A few years later in 2012, the Florida Legislature passed the bill designated as 2012-83, Laws of Florida. It pertained to a few different things, but it included preemption of local beekeeping regulations, effectively opening many properties to beekeeping that could not do so before due to local zoning ordinances. The statute itself didn't provide for how many colonies could be kept on non-agricultural private lands, but did delegate authority to the Florida Department of Agriculture and Consumer Services to develop regulations.

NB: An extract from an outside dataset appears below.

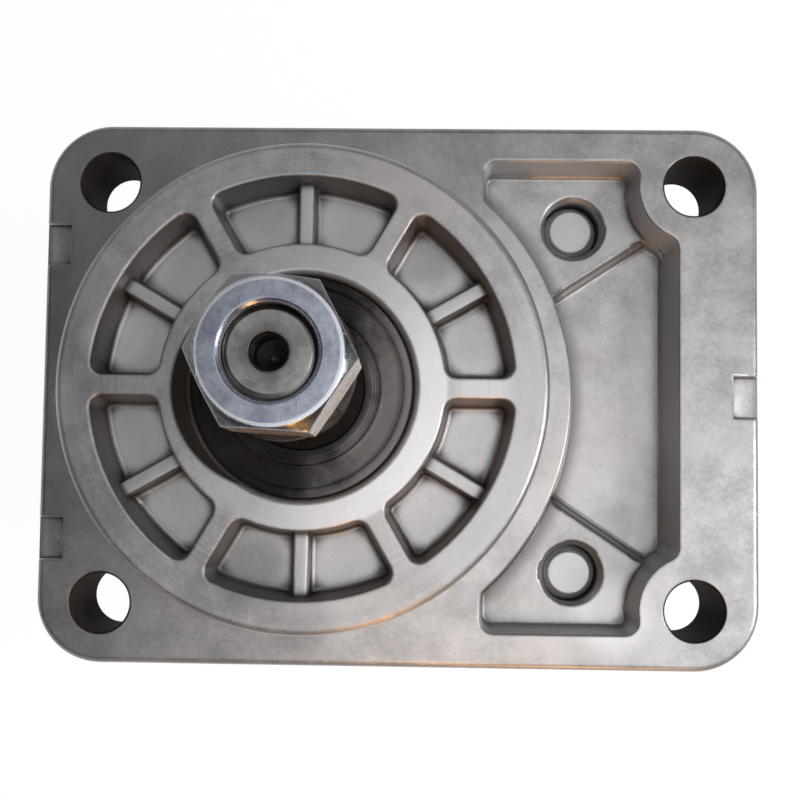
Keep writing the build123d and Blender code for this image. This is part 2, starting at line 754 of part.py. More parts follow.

FDACS amended Rule 5B-54, Florida Administrative Code, in 2014 and provided for apiaries to be located on non-agricultural private lands and developed the Beekeeper Compliance Agreement. Pursuant that Agreement, beekeepers can have up to 3 colonies on lots up to ¼ acre, up to 6 colonies on lots between ¼ and ½ an acre, up to 10 colonies on lots between ½ and 1 acre, etc. Those limits can double for up to 60 days to help with swarm management. There are some requirements for keeping water accessible to the bees and inspecting hives at least monthly, as well as fencing if colonies are kept near a property line to help ensure that the bee's flight paths aren't going off the property at a low height that might be a nuisance to neighbors.

Those are the basic legal requirements for backyard beekeeping in Florida!